[Required work] Copy exactly the lines from the one containing "glassBox();" through the one containing "if empty is", both included, and nothing else.

[Material to process]
================================

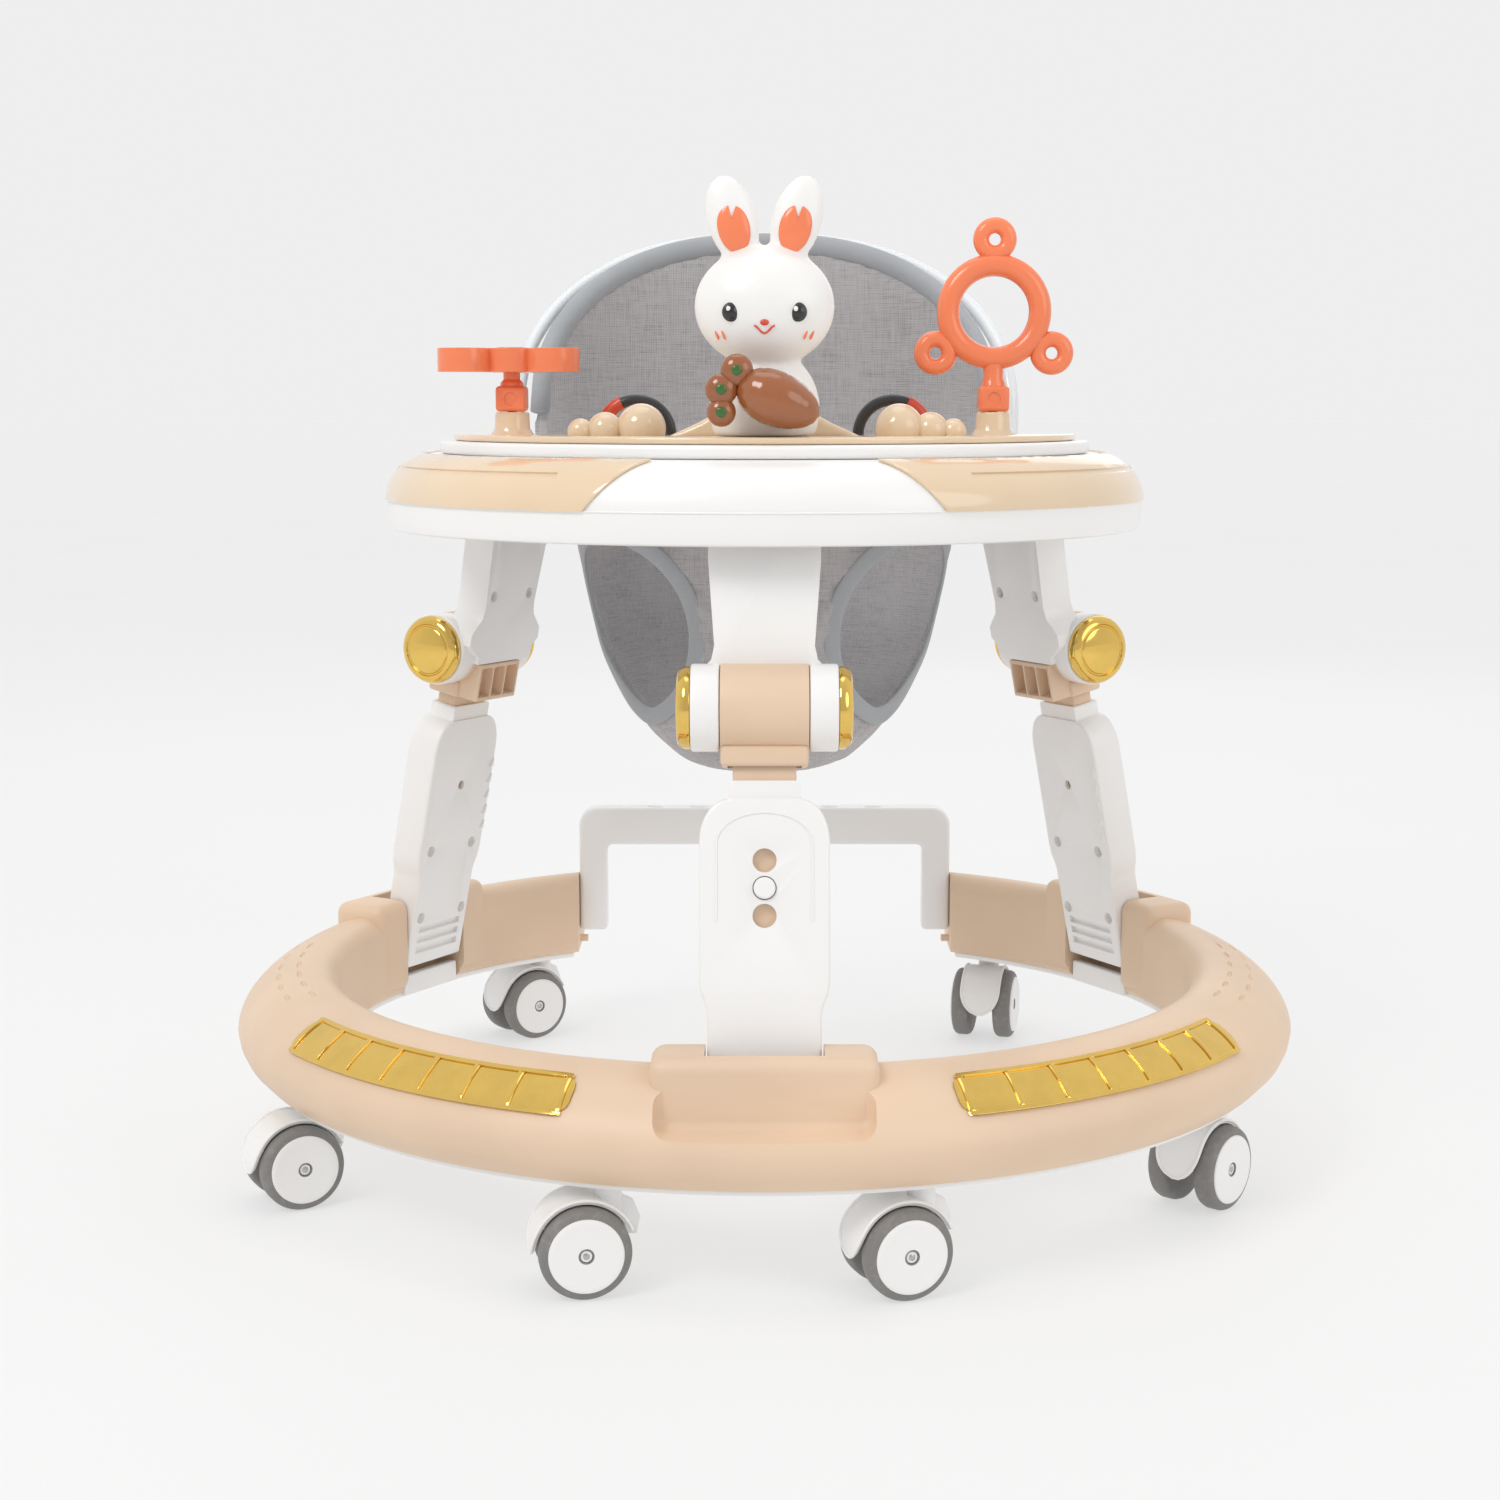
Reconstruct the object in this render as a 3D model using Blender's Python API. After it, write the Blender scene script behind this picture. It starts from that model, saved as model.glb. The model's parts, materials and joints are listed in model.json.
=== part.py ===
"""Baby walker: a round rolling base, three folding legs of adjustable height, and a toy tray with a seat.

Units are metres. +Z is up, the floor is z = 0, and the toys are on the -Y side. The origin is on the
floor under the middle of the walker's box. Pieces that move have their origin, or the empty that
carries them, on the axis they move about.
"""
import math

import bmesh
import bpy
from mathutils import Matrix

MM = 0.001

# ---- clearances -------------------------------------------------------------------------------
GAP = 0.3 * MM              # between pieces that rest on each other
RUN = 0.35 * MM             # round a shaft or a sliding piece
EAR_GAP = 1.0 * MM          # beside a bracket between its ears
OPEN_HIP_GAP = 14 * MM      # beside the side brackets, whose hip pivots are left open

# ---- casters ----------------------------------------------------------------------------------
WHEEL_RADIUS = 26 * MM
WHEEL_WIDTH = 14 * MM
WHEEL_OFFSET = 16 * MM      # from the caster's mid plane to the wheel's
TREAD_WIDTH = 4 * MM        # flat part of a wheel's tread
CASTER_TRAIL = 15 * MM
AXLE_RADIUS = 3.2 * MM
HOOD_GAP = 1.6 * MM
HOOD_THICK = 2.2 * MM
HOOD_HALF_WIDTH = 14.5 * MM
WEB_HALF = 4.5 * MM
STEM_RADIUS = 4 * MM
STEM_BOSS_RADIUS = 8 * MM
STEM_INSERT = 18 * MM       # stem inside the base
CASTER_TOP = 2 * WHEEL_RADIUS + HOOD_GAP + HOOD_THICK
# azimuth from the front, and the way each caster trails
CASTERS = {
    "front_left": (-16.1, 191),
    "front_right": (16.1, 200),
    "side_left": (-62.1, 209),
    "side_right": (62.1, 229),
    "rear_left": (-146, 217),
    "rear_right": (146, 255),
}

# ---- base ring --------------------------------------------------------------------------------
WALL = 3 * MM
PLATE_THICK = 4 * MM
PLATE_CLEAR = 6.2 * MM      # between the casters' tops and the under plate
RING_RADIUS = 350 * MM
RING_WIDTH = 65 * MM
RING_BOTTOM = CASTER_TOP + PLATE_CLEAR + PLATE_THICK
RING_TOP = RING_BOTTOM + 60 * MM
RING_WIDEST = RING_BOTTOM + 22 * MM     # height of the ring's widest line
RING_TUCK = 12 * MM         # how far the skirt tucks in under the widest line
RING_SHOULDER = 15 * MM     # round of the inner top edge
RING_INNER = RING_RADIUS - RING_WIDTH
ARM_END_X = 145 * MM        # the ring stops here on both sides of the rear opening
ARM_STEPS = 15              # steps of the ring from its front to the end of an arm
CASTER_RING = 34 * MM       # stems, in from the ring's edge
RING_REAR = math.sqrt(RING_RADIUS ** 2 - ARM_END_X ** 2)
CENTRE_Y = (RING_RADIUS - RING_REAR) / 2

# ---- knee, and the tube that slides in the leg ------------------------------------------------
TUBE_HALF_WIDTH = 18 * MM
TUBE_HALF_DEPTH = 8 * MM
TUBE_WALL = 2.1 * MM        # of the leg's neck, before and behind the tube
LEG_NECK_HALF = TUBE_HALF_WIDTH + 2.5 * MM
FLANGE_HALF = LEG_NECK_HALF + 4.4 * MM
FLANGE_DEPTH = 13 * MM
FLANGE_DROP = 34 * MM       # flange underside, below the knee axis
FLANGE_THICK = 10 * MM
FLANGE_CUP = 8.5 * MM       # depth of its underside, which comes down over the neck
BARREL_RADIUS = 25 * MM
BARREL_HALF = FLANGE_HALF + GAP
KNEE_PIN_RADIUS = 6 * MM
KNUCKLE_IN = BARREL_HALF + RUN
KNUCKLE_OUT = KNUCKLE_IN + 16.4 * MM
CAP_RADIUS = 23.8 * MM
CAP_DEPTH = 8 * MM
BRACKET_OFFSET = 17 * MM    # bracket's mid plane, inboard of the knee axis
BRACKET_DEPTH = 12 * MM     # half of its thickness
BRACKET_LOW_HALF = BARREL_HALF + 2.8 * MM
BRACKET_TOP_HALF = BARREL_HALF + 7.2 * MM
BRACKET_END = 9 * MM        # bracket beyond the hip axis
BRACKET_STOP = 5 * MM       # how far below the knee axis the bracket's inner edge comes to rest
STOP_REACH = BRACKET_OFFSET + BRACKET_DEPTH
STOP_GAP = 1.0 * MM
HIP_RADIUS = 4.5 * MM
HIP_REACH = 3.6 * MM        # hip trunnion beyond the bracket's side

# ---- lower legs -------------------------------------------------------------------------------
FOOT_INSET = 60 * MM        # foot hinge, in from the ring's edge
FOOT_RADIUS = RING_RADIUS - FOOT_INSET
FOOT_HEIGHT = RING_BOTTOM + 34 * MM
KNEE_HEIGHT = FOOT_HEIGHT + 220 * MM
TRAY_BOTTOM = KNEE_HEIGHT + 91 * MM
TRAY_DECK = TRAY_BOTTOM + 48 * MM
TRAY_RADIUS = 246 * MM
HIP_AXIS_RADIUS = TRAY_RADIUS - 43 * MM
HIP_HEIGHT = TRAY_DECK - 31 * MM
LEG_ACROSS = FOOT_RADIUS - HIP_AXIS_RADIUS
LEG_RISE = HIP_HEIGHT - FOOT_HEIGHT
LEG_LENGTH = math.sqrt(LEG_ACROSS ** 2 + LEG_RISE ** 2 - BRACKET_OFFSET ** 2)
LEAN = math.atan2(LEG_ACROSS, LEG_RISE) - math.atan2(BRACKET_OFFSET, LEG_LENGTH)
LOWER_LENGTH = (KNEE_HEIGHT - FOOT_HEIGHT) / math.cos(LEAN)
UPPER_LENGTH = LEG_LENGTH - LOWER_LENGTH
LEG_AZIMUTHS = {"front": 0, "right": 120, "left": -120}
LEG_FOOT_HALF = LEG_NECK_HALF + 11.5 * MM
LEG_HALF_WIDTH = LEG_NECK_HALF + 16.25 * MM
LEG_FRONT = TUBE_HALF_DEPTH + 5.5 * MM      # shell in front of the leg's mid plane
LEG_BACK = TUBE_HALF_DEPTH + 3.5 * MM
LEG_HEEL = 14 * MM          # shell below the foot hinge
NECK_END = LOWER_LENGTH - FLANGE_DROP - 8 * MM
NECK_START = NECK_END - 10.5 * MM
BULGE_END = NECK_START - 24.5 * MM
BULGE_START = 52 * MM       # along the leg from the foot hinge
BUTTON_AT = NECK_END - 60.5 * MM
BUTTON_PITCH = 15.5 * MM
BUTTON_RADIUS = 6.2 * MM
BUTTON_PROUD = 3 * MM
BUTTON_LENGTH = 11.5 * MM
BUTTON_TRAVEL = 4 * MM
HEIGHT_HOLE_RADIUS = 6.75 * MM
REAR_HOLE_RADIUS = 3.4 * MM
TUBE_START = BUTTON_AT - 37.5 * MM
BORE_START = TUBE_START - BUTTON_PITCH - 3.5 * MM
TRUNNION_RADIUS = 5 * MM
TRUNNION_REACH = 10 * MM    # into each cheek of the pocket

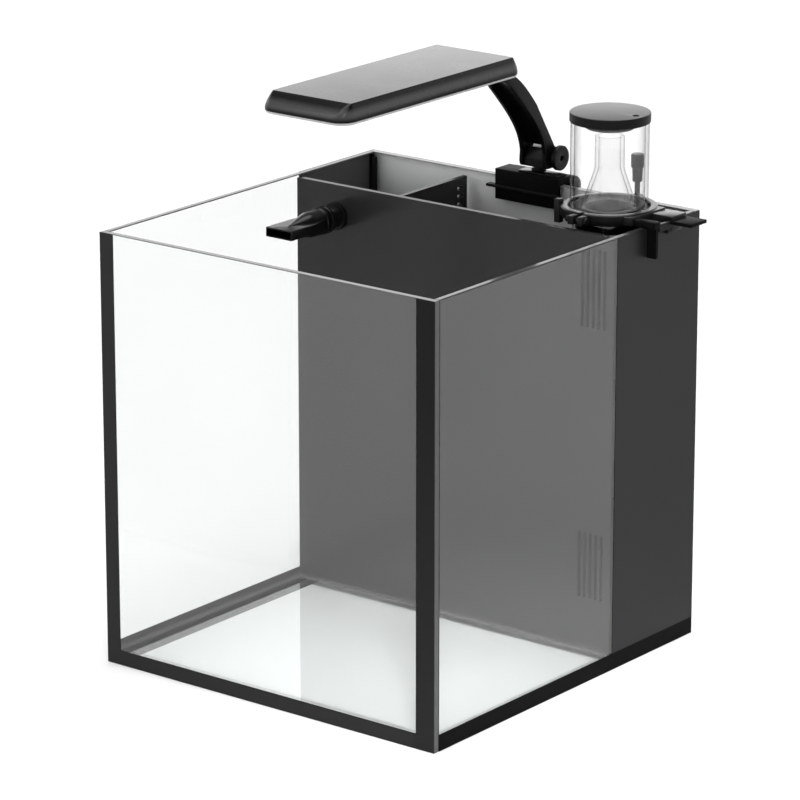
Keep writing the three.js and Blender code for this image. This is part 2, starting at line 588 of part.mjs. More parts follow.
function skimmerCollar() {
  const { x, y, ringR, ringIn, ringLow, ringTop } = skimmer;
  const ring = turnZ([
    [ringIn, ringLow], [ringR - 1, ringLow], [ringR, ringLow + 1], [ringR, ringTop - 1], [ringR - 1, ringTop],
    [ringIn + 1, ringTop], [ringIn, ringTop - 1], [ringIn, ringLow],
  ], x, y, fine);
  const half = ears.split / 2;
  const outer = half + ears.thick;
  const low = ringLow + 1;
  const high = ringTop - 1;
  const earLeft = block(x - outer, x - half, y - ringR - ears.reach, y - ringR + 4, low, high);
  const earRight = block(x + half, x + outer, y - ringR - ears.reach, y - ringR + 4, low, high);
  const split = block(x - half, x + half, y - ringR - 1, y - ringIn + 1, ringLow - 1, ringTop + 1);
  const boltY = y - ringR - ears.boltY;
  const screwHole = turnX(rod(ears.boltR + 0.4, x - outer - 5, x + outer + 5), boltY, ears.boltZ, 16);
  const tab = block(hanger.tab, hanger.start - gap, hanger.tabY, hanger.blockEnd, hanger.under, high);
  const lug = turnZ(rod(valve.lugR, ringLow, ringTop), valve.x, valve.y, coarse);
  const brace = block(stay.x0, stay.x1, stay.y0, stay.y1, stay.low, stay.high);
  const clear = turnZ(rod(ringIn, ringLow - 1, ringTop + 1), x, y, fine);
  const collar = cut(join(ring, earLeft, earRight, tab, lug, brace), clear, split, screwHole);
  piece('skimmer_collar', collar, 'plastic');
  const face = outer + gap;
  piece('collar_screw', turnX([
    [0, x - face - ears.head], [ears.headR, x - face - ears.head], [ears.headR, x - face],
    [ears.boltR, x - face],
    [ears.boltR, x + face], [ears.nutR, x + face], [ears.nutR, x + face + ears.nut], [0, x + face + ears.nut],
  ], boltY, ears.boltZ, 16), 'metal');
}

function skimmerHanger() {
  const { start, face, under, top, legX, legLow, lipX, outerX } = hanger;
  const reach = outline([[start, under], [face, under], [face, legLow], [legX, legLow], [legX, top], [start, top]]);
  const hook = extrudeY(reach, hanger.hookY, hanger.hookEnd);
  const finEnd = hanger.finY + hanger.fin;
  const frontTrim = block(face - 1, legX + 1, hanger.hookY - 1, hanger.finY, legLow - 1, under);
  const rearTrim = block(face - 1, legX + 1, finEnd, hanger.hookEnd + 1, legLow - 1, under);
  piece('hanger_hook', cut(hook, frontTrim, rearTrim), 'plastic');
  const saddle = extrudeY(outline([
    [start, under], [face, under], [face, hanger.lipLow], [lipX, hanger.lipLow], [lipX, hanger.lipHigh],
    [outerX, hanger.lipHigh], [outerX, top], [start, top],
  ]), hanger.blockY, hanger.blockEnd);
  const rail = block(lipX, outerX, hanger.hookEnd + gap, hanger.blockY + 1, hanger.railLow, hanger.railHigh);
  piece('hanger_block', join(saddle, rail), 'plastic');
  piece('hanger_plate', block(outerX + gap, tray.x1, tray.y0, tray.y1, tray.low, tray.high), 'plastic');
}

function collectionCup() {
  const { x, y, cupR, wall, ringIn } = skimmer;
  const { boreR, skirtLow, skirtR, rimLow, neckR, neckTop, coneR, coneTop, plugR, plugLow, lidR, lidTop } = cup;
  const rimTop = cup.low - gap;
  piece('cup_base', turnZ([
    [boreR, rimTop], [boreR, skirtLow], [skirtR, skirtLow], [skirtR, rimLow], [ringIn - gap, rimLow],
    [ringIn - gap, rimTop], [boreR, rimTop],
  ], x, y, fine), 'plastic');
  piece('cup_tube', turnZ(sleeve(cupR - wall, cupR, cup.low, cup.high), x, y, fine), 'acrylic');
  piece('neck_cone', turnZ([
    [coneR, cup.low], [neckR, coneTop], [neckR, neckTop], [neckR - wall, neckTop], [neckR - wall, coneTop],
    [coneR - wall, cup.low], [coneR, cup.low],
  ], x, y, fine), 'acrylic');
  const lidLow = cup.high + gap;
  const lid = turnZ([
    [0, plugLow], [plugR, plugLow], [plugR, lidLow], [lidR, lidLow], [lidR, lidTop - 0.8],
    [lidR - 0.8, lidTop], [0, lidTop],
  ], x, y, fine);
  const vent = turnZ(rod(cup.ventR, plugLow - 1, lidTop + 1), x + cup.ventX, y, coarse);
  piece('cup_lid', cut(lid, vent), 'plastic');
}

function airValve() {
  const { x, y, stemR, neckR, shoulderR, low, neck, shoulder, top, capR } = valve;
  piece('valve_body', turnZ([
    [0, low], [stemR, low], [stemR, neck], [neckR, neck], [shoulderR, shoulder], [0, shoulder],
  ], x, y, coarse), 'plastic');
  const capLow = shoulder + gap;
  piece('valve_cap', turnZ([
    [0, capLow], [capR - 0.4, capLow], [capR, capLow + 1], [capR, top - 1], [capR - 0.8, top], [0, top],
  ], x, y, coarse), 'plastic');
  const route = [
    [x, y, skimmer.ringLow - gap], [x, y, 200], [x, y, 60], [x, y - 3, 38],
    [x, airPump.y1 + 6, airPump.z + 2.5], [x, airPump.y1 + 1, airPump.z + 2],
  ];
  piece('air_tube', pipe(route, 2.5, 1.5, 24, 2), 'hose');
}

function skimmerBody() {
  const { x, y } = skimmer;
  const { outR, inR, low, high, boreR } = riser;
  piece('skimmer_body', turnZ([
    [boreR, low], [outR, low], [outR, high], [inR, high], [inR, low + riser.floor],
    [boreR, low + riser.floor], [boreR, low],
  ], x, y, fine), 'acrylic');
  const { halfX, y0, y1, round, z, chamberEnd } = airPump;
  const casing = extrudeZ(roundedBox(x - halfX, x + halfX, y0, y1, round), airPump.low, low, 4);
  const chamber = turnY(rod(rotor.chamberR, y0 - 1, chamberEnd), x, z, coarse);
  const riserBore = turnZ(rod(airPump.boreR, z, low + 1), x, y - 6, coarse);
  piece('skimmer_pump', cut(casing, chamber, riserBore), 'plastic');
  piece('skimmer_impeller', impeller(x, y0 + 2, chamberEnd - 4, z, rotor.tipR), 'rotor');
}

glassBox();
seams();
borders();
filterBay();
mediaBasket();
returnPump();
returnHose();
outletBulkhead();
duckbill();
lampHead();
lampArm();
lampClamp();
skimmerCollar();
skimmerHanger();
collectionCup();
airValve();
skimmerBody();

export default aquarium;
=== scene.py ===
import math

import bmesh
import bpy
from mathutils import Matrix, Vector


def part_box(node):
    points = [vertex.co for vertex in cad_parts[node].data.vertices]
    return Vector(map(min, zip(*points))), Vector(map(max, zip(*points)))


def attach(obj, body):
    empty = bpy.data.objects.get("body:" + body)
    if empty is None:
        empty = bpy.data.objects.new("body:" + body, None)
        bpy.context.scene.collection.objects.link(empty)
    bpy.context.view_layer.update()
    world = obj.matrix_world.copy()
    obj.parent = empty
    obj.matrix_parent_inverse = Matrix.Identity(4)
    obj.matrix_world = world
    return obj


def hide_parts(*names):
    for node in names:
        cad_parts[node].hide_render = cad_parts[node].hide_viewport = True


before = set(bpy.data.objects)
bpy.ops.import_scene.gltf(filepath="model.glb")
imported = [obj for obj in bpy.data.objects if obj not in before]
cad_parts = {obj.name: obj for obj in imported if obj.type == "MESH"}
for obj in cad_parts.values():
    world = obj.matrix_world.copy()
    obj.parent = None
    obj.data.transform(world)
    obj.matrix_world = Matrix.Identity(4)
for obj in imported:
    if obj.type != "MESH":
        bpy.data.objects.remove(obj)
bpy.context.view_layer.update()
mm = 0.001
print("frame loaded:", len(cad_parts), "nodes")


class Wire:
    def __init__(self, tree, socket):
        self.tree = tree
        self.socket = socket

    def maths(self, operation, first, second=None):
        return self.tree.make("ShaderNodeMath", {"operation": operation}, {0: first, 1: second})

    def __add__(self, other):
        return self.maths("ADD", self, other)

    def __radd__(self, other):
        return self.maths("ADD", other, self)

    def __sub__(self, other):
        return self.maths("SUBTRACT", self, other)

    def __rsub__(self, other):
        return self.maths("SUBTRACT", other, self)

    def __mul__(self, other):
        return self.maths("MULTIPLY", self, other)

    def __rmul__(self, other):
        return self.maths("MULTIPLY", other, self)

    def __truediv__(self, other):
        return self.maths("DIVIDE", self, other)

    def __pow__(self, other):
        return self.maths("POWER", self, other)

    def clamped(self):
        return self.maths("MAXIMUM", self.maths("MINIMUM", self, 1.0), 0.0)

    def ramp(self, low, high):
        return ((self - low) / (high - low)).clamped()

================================

[Right answer]
glassBox();
seams();
borders();
filterBay();
mediaBasket();
returnPump();
returnHose();
outletBulkhead();
duckbill();
lampHead();
lampArm();
lampClamp();
skimmerCollar();
skimmerHanger();
collectionCup();
airValve();
skimmerBody();

export default aquarium;
=== scene.py ===
import math

import bmesh
import bpy
from mathutils import Matrix, Vector


def part_box(node):
    points = [vertex.co for vertex in cad_parts[node].data.vertices]
    return Vector(map(min, zip(*points))), Vector(map(max, zip(*points)))


def attach(obj, body):
    empty = bpy.data.objects.get("body:" + body)
    if empty is None:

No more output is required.